Gen. Sisi declared that “The army stands neutral before all factions.” Actually, the military stands for the military. Indeed, the general has been described as an ambitious man with a “sense of destiny,” always dangerous for democracy, especially one where liberal civil society has not taken root. Far from remaining in the background, Gen. Sisi has added titles and grabbed the limelight. There is no reason to expect him to surrender it.
Of course, secular liberals with a Napoleonic Complex hope to ride to power along with the celebrated man on horseback. Yet democratic‐minded activists already have been disappointed by several of Gen. Sisi’s decisions. More setbacks are likely. If secular liberals protest, they are likely to be branded as terrorists. And if political Islamists eventually rise again, secular liberals will find themselves discredited — and with no one to turn to for support.
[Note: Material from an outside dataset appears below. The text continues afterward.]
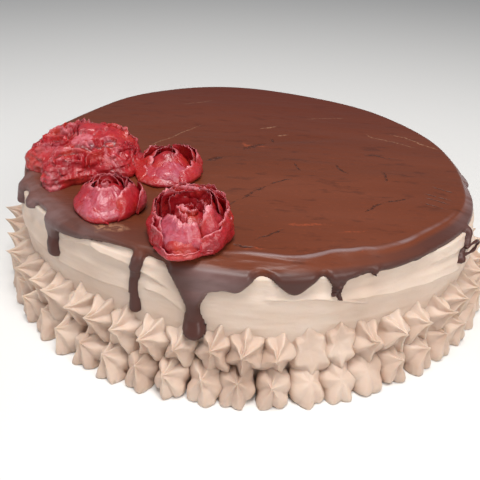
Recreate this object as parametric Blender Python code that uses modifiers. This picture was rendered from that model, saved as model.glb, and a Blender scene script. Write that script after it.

Unfortunately, America cannot avoid blow back. The situation will worsen with every new protester who is killed or arrested. Warned Robert Kagan: “Despite our repeated claims of neutrality and our calls for reconciliation, in reality we have taken sides in the burgeoning violent confrontation.” If opponents of the military decide to respond in kind — and up the ante with terrorism — Americans might find themselves on the front lines as well.
Democracy, stability, and security long have seemed to be mutually exclusive in Egypt. No outcome looks good. And the U.S. has little control over the outcome.
However, unnecessarily supporting military rule could generate the same sort of long‐term harm as Washington’s support for the 1953 coup against another democratically elected leader, Iranian Prime Minister Mohammad Mossadegh. Americans are still paying for that misguided act.
The best policy would be to disengage. Washington should avoid being tied to any group or faction, whether the Brotherhood or the military. Let Egyptians decide their own future. The outcome still might be ugly. But at least someone else would bear the blame.